Durante años, en el Perú, la demencia ha sido una palabra incómoda. Se la ha confundido con el envejecimiento “normal”, se la ha relegado al ámbito privado de las familias y, en muchos casos, se la ha enfrentado en silencio. Por eso, la reciente publicación del Plan Nacional para la Prevención y Tratamiento del Deterioro Cognitivo, la Enfermedad de Alzheimer y otras Demencias no es solo un hito sanitario: es también una señal política y social de cómo el país empieza a pensar su propio envejecimiento.
Por primera vez, el Estado peruano reconoce de manera explícita que la demencia es un problema de salud pública que exige una respuesta planificada, sostenida y basada en evidencia. No se trata de un documento más, sino de un cambio de marco: pasar de una atención fragmentada, tardía y centrada en la especialidad, a una mirada integral que recorra todo el continuo de la vida, desde la prevención hasta el cuidado.
Las cifras explican por qué este giro era urgente. En el Perú, la demencia es ya la segunda causa de pérdida de años de vida saludables en personas mayores de 60 años. Se proyecta que el número de personas que viven con esta condición aumente de manera sostenida en las próximas décadas, mientras que la brecha de atención supera el 90 %. Detrás de estos números hay historias concretas: familias que peregrinan en busca de citas que no llegan, cuidadores exhaustos y diagnósticos que aparecen cuando la enfermedad ya ha avanzado demasiado.

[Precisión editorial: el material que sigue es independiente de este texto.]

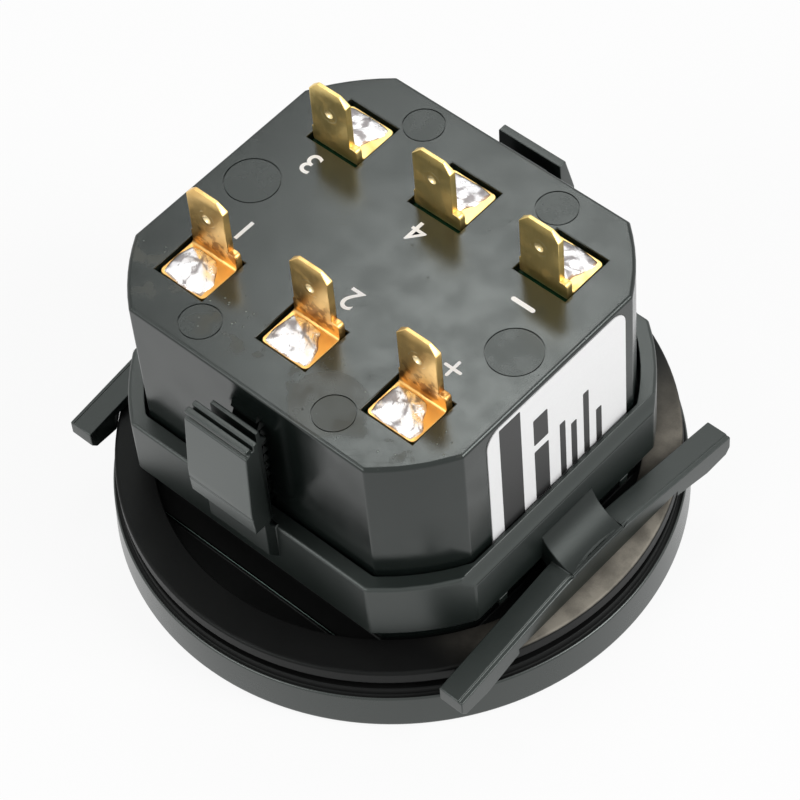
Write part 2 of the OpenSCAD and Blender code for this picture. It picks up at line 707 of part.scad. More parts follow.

Sin embargo, reducir la demencia a un problema estrictamente médico es parte del error. La evidencia internacional es clara. En un reciente artículo publicado en The Lancet, expertos en atención primaria advierten que la llamada “nueva era terapéutica” del Alzheimer no puede sostenerse únicamente en medicamentos o tecnologías de alto costo. La demencia —señalan— es mucho más que un diagnóstico clínico: es una condición que pone a prueba a los sistemas de salud en su conjunto.
No es casual que la literatura especializada describa estos desafíos como problemas perversos: complejos, inciertos, atravesados por conflictos de valores y soluciones aparentemente contradictorias. Problemas que no se resuelven con recetas simples ni con intervenciones aisladas. En estos escenarios, la lógica lineal fracasa y lo que se necesita es reimaginar cómo funcionan los sistemas, cómo se coordinan los actores y cómo se cuida a las personas a lo largo del tiempo.
En este punto emerge uno de los ejes más relevantes del nuevo Plan: la Atención Primaria de Salud (APS). Tal como planteaba Barbara Starfield, una atención primaria sólida es un delicado equilibrio entre necesidades de salud, servicios y tecnología, sostenido en cuatro atributos clave: accesibilidad, longitudinalidad, integralidad y coordinación.
Sin una APS fortalecida, el Plan corre el riesgo de quedarse en el papel. Con ella, en cambio, se abre la posibilidad de detectar antes, acompañar mejor y sostener el cuidado en el tiempo, tanto para las personas con demencia como para quienes las cuidan.
La experiencia peruana reciente refuerza este punto. Investigaciones desarrolladas en el país, como las del proyecto IMPACT Salud, muestran que el diagnóstico suele demorarse por desconocimiento y por la baja disponibilidad de especialistas. Pero también evidencian que el entorno familiar y la tranquilidad del hogar son factores decisivos para la continuidad del cuidado. Además, revelan que los cuidadores atraviesan altos niveles de angustia y estrés, y que el acceso a algún tipo de tratamiento —no necesariamente farmacológico— suele coincidir con una mejora en su bienestar emocional.
La evidencia está disponible. El desafío ahora es otro: implementar. Coordinar sectores, formar recursos humanos, reducir el estigma, cerrar brechas territoriales y sostener el esfuerzo más allá del anuncio. La demencia no se enfrenta desde un solo ministerio ni desde un único nivel de atención. Requiere soluciones en red, innovación sostenible y una alianza real entre el Estado, la academia, las comunidades y las familias.
El Plan Nacional de Demencia abre una oportunidad que el Perú no debería desaprovechar. No solo porque responde a una urgencia sanitaria, sino porque plantea una pregunta de fondo: qué tipo de sociedad queremos ser cuando envejecemos. La demencia no es solo un diagnóstico clínico; es una prueba de nuestro sistema de salud, de nuestra capacidad de organización y, sobre todo, de nuestra disposición a cuidar.